Contemporary critics acknowledged Frescobaldi as one of the greatest trendsetters of keyboard music of their time. Even critics who did not approve of Frescobaldi's vocal works agreed that he was a genius both playing and composing for the keyboard. Frescobaldi's music did not lose direct influence until the 1660s, and his works held influence over the development of keyboard music over a century after his death. Bernardo Pasquini promoted Girolamo Frescobaldi to the rank of pedagogical authority.

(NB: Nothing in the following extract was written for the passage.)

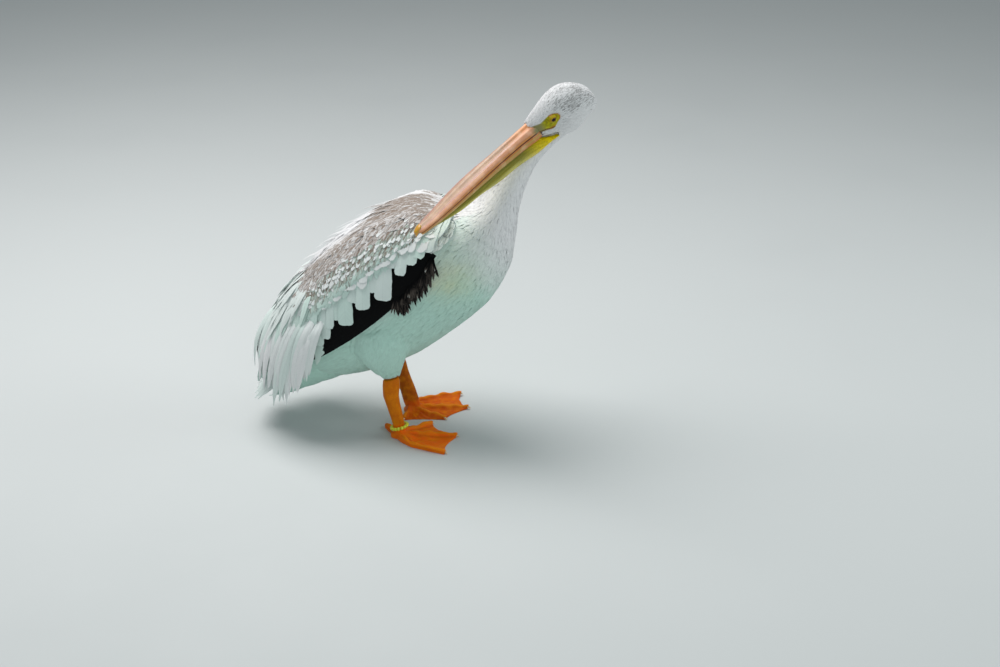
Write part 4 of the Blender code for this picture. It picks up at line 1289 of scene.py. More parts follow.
class PELICAN_OT_eyes(bpy.types.Operator):
    """Makes the eyeballs, each with a bulging cornea, and a fine rim of eyelid round them"""

    bl_idname = "pelican.eyes"
    bl_label = "Eyes"

    def execute(self, context):
        colours = context.scene.pelican_skin
        wet = eye_material(colours)
        rim = streaked_material("eyelid_skin", colours.face_orange, colours.face_dark, 700.0, 0.42)
        for side, name in SIDE_NAMES.items():
            node = f"eye_{name}"
            finish_piece(self.ball(side, node + "_ball"), wet, "eye", (node,), 80)
            finish_piece(self.lid(side, node + "_lid_rim"), rim, "pouch_skin", (), 80)
        return {"FINISHED"}

    def ball(self, side, name):
        """The eyeball, with the iris attribute: the share out from the pupil's middle, and the bearing."""
        obj = primitive("uv_sphere", name, segments=48, ring_count=28, radius=1.0)
        p = points_of(obj.data)
        bulge = 1.0 + 0.05 * smooth(0.86, 0.98, p[:, 2])
        local = stacked(p[:, 0], side * p[:, 2], p[:, 1]) * EYE_RADIUS * bulge[:, None]
        move_points(obj.data, from_head(local + np.array([0, side * EYE_OUT, 0])))
        out = np.arccos(np.clip(p[:, 2], -1, 1)) / (np.pi / 2)
        put_attribute(obj.data, "iris", stacked(out, *unit(p[:, :2] + 1e-6).T))
        face_outwards(obj)
        return obj

    def lid(self, side, name):
        """The rim of the slit between the eyelids, laid on the eyeball."""
        obj = primitive("torus", name, major_segments=56, minor_segments=12, major_radius=1.0,
                        minor_radius=0.13)
        p = points_of(obj.data)
        r = np.hypot(p[:, 0], p[:, 1])[:, None]
        flat = p[:, :2] * np.array([LID_HALF_LENGTH, LID_HALF_HEIGHT]) + (p[:, :2] / r) * (r - 1) * 0.0012
        flat[:, 0] += LID_LEAN * flat[:, 1]
        on_ball = EYE_OUT + np.sqrt(np.maximum(RIM_RADIUS**2 - (flat**2).sum(1), 0.0)) + p[:, 2] * 0.0042
        local = stacked(flat[:, 0], side * on_ball, flat[:, 1])
        move_points(obj.data, from_head(local))
        face_outwards(obj)
        return obj


# ---- legs, claws and band

TOES = ("outer", "middle", "inner", "hind")
TOE_RIDGE = 0.0040  # how far the bones and joints of a toe stand out of the web, in metres
TOE_BOW = 36.0  # degrees by which the outer toe starts further out than its tip
ANKLES = {RIGHT: (0.000, -0.074, 0.0), LEFT: (0.006, 0.057, 0.0)}  # where the toes meet, before centring
LEG_SWELL = 0.0004  # by which a leg's solids are swollen so that they fuse, in metres
CLAW_VOXEL = 0.0005
PLATE_GAP = 0.0042  # from one plate on the front of the shank to the next
FAR_LEG_SHADE = 0.75  # share of painted shade on the far leg, whose colours are darker copies of the near leg's


class PELICAN_OT_legs(bpy.types.Operator):
    """Makes the scaled shanks and webbed feet as one skin a side, and the claws"""

    bl_idname = "pelican.legs"
    bl_label = "Legs and claws"

    def execute(self, context):
        sizes = context.scene.pelican_legs
        scaled = leg_material(sizes)
        horn = streaked_material("claw_horn", sizes.claw, sizes.claw_dark, 300.0, 0.40, coat=0.2)
        for side, name in SIDE_NAMES.items():
            nodes = [f"shank_{name}", f"foot_{name}"]
            leg = joined([merged_copy(node, "leg", LEG_SWELL) for node in nodes], f"leg_skin_{name}")
            remesh(leg, sizes.leg_voxel, 3)
            self.shape(leg.data, side)
            finish_piece(leg, scaled, "leg_skin", nodes, 80)
            for toe in TOES:
                node = f"claw_{name}_{toe}"
                claw = merged_copy(node, node + "_horn")
                remesh(claw, CLAW_VOXEL, 3)
                finish_piece(claw, horn, "claw_horn", (node,), 80)
        return {"FINISHED"}

    def shape(self, mesh, side):
        """Ripples in the slack web, plates standing out on the shank, and the leg attribute, with painted
        highlights on the toes' ridges and painted shade in the creases.
        """
        normals = normals_of(mesh)
        points = points_of(mesh) - normals * LEG_SWELL
        ankle = np.array(ANKLES[side]) + PLACED * (1, 1, 0)
        off = points - ankle
        reach = np.hypot(off[:, 0], off[:, 1])
        bearing = np.arctan2(off[:, 1], off[:, 0])
        top = smooth(0.3, 0.8, normals[:, 2]) * smooth(0.024, 0.012, points[:, 2])
        ripple = np.sin(bearing * 27.0 + reach * 60.0) * 0.0007
        ripple += np.sin(bearing * 11.0 - reach * 90.0) * 0.0008
        ridge_light_and_crease_shade = np.zeros(len(points))
        for toe in TOES:
            claw = node_points(f"claw_{SIDE_NAMES[side]}_{toe}").mean(0) - ankle
            length = np.hypot(claw[0], claw[1])
            bow = side * math.radians(TOE_BOW) * (toe == "outer")
            bow = bow * np.clip(1 - reach / length, 0.0, 1.0) ** 1.2
            swing = bearing - math.atan2(claw[1], claw[0]) - bow
            beside = np.hypot(reach * np.sin(swing), np.maximum(reach - length, 0.0))
            beside = np.where(np.cos(swing) > 0, beside, 1.0)
            ripple += TOE_RIDGE * (1 + 0.3 * np.sin(reach * 210.0)) * hill(beside / 0.0040)
            # Painted light: a highlight along each toe's ridge, and painted shade in the crease beside it.
            ridge_light_and_crease_shade += hill(beside / 0.0032) - 0.9 * hill((beside - 0.0085) / 0.0035)
        on_web = top * smooth(0.015, 0.04, reach)
        points = points + normals * (ripple * on_web)[:, None]
        shank = smooth(0.022, 0.034, points[:, 2])
        rings = np.sin(points[:, 2] * 2 * np.pi / PLATE_GAP) * 0.00025 * shank
        rings = rings * smooth(0.2, 0.9, normals[:, 0])
        points = points + normals * rings[:, None]
        points[:, 2] = np.maximum(points[:, 2], 0.0)
        move_points(mesh, points)
        # Painted shade on the far leg.
        far = np.full(len(points), FAR_LEG_SHADE if side == LEFT else 0.0)
        put_attribute(mesh, "leg", stacked(1 - shank, ridge_light_and_crease_shade * on_web, far))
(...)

Frescobaldi's pupils included numerous Italian composers, but the most important was a German, Johann Jakob Froberger, who studied with him in 1637–41. Froberger's works were influenced not only by Frescobaldi but also by Michelangelo Rossi; he became one of the most influential composers of the 17th century, and, similarly to Frescobaldi, his works were still studied in the 18th century. Frescobaldi's work was known to, and influenced, numerous major composers outside Italy, including Henry Purcell, Johann Pachelbel, and Johann Sebastian Bach.

Bach is known to have owned a number of Frescobaldi's works, including a manuscript copy of Frescobaldi's Fiori musicali (Venice, 1635), which he signed and dated 1714 and performed in Weimar the same year. Frescobaldi's influence on Bach is most evident in his early choral preludes for organ. Finally, Frescobaldi's toccatas and canzonas, with their sudden changes and contrasting sections, may have inspired the celebrated stylus fantasticus of the North German organ school.

The WYSIWYG editor for LilyPond music files is called Frescobaldi to honour the composer.